In November 2009 Belize has become a place of rampant insecurity for many, and a downright terrifying place for some others. Our economy is in meltdown and none can predict when and where the downward spiral will stop.
Death stalks the land. Death from violence, death from famine, death from pestilence, death stalks the land. I grew up in a land where people literally slept and dreamt undisturbed, their doors and windows open to admit the cool night air. My parents and I slumbered on often in a silence so intense it was in and of itself a sound. How could it be that we were all so innocent, and time has so re-written each every line?
In my days of innocence murder was rare. It happened and some were sensational, but they were nearly all crimes of passion and we all knew who did it. These days death by misadventure comes in nearly every form imaginable and on a scale that we have trouble wrapping our minds around. The violence has numbed us, paralyzed us with its scope and scale. And above and through it all is the fear.
It is not that we are not scared why we don’t want to talk about – it is more like we’ve been scared silent. We all know that Murder Inc. is alive and thriving in Belize and no one is safe. And those who can’t afford guns and get a license to carry, those who can’t build the high fences and feed the big dogs, pay BEL for the lights and install the security cameras, much less pay security personnel wages, are the most vulnerable of all.
I don’t know about you but I am terrified by the growing number of contract killings, hits if you will; the slaying of people who, by all appearances there really is no reason that you know of or can think of, deserved to be slain. Who did they piss off?
Some years ago, on October 12, 2000 to be exact, Therese Blake was shot and killed after being kidnapped near her home on Newtown Barracks. The slaying had all the earmarks of a hit. Since then there have been several incidences if you will, and they reflect a growing pattern.
Belize is a dangerous place. We may never know who killed Jason Coombs last Thursday, and if things hold true to form, we will never know why either. If it wasn’t for sheer coincidence we may never have known who killed Hui Lin Chen in Orange Walk in March of this year either or why.
A wizened cop once told me that people who are the victims of contract killings are targets for reasons of love, money or mistaken identity. If that is true then we are all targets.
It is dismaying when you’re forced to conclude that our law enforcement is ill-equipped to deal with these crimes. There is little to deter Murder Inc. from becoming bolder and bolder, and from expanding its business.
From my little corner, because of my other job as the host of a morning talk show I am regularly threatened by people who are pissed off about something I or one of my guests may have said. I don’t ignore these threats but I tend not to react because usually with the passage of a few days the person would cool off.
Every now and again though, I get threats from persons, all male, whom I have to take seriously. I don’t usually publicize them because it could provoke some who you don’t know to act, thinking you’re focused elsewhere, or it could turn into what they call in the streets “a beef,” and somebody starting feeling that having talked the talk they have to walk the walk.

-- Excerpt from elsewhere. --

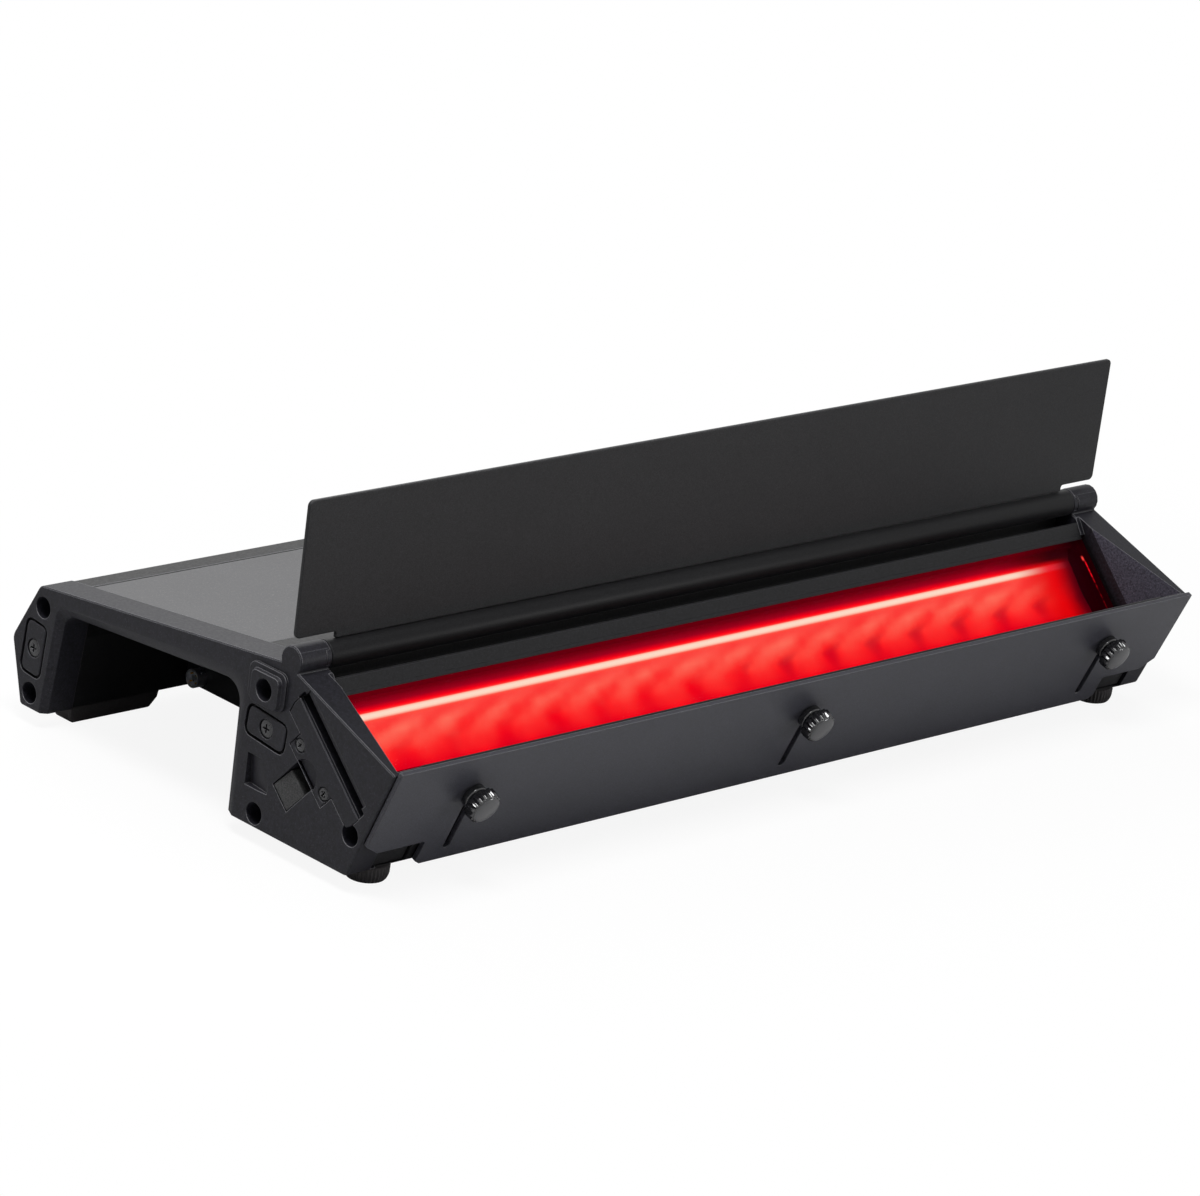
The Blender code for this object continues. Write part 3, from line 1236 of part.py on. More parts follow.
def main():
    """Build every piece of the fixture."""
    clear_scene()
    cast = material("cast_black", (0.030, 0.030, 0.034), 0.62)
    extrusion = material("extrusion_black", (0.034, 0.034, 0.038), 0.55)
    deck_paint = material("deck_grey", (0.085, 0.085, 0.092), 0.50)
    sheet = material("door_black", (0.028, 0.028, 0.031), 0.55)
    plate_paint = material("plate_black", (0.045, 0.045, 0.048), 0.48)
    rubber = material("rubber_grey", (0.045, 0.043, 0.044), 0.80)
    knob_plastic = material("knob_black", (0.012, 0.012, 0.013), 0.22)
    steel = material("screw_steel", (0.060, 0.060, 0.065), 0.38, 0.8)
    block_metal = material("latch_metal", (0.230, 0.230, 0.240), 0.45, 0.6)
    window_glow = material("window_red", (0.800, 0.030, 0.050), 0.25)
    mirror = material("reflector_metal", (0.780, 0.780, 0.790), 0.15, 1.0)
    board_green = material("board_white", (0.700, 0.710, 0.690), 0.50)
    optic_clear = material("optic_clear", (0.850, 0.850, 0.870), 0.10)
    box_black = material("box_black", (0.010, 0.010, 0.011), 0.45)
    socket_grey = material("socket_grey", (0.200, 0.200, 0.210), 0.35, 0.7)
    supply_grey = material("supply_grey", (0.350, 0.350, 0.360), 0.50, 0.4)
    driver_green = material("driver_green", (0.030, 0.160, 0.070), 0.45)

    for side in (-1, 1):
        button_cutter(side)
    make_optic_housing(extrusion)
    make_deck(deck_paint)
    make_rear_leg(extrusion)
    make_window(window_glow)
    make_reflector(mirror)
    make_led_board(board_green)
    make_led_optics(optic_clear)
    make_service_tray(box_black)
    make_power_supply(supply_grey)
    make_driver_board(driver_green)
    make_door(sheet)
    make_hinge_barrel(extrusion)
    make_glare_plate(plate_paint)
    data, power = socket_places()
    for side in (-1, 1):
        make_end_cap(side, cast)
        make_hinge_pin(side, steel)
        make_latch_cover(side, cast)
        make_latch_block(side, block_metal)
        make_bulkhead(side, box_black)
        make_socket(side_name("data_socket", side), side, data, DATA_SOCKET_RADIUS, 0.0060, 0.0045,
                    socket_grey, 20)
        make_socket(side_name("power_socket", side), side, power, POWER_SOCKET_RADIUS, 0.0080, 0.0065,
                    socket_grey, 24)
        make_front_foot(side, rubber)
        make_foot_stud(side, steel)
        make_rear_foot(side, rubber)
        make_button(side, plate_paint)
        for where, back, up, upright in LINK_PLATES:
            make_link_plate(side, where, back, up, upright, cast)
            make_screw(side_name("link_screw_" + where, side), side, side * (HALF - LINK_SCREW_SINK),
                       back, up, LINK_SCREW_RADIUS, 0.0095, steel)
        for level, (along, across) in zip(("upper", "lower"), cover_screw_places()):
            make_screw(side_name("cover_screw_" + level, side), side, side * (HALF - COVER_SCREW_SINK),
                       -along, across, COVER_SCREW_RADIUS, 0.0070, steel, LATCH)
    for name, step in (("left", -1), ("centre", 0), ("right", 1)):
        make_washer("plate_washer_" + name, step * HALF * SCREW_SPREAD, steel)
        make_thumb_screw("thumb_screw_" + name, step * HALF * SCREW_SPREAD, knob_plastic)
    place_on_origin()


if __name__ == "__main__":
    main()
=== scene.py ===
"""Cyclorama footlight: detailed pieces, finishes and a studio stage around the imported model.

Sections are drawn as (back, up) pairs, measured from the front lip and from the underside of
the legs. X runs along the fixture, the lit front faces -Y and +Z is up. Lengths are in metres.
"""

import json
import math

import bmesh
import bpy
from bpy.props import FloatProperty, FloatVectorProperty, IntProperty, PointerProperty
from bpy.types import Operator, Panel, PropertyGroup
from mathutils import Matrix, Vector

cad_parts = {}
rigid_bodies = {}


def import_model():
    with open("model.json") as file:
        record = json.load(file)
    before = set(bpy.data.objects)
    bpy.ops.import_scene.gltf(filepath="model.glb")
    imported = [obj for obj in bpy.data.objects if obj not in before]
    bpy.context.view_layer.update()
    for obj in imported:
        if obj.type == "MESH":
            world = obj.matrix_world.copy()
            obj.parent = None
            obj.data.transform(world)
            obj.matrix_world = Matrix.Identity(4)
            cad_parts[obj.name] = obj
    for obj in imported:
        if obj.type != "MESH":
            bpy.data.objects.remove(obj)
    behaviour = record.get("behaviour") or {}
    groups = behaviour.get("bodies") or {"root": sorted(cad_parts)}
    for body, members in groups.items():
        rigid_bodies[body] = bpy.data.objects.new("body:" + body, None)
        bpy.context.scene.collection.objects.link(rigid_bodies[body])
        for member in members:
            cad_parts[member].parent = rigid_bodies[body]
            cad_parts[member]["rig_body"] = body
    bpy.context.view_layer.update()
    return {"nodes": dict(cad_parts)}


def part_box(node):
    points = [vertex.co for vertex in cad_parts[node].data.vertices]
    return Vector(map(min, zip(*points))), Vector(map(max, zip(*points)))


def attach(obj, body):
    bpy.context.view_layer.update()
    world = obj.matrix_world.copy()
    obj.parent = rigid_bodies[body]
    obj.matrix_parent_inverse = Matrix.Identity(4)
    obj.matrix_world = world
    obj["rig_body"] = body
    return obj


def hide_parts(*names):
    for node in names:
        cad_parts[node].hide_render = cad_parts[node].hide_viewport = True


bl_info = {
    "name": "Cyclorama footlight",
    "version": (1, 0, 0),
    "blender": (4, 5, 0),
    "location": "3D View > Sidebar > Footlight",
    "description": "Builds the detailed pieces, finishes and stage of a cyclorama footlight",
    "category": "Object",
}

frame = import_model()

SIDES = ("left", "right")
SCREW_PLACES = ("left", "centre", "right")

# Section of the body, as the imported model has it
LIP_HEIGHT = 0.0615
FRONT_TILT = math.radians(22.66)
LENS_BACK = 0.0645
LENS_UP = 0.0764
LENS_TILT = math.radians(-44.5)
HINGE_BACK = 0.0808
GROOVE_FRONT = 0.0706
GROOVE_TOP = 0.0843
GROOVE_DEPTH = 0.0070
GROOVE_CLEAR = 0.0060
GAP = 0.0003
WINDOW_EDGE = 0.0003

# Door, hinge and linking hardware
DOOR_CORNER = 0.0030
DOOR_NECK_IN = 0.0270
DOOR_SLOT = 0.0038
PIN_BORE = 0.0031
PIN_REACH = 0.0160
BARREL_EDGE = 0.0005
EAR_RING = 0.0032
LINK_SEAM = 0.0003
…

In rare cases I have to seek the assistance of the police, as well as take other measures that for, security reasons, I can’t talk about. The past few weeks have been one of those rare cases. I am being threatened by someone who has been accused and arrested for killing someone. He has made it a point to tell several people he intends to do me harm.
A few years ago I would have been a lot less concerned and alert than I am now. The fact is that with Murder Inc. operating so boldly in Belize, you never know when you’ve been marked for death.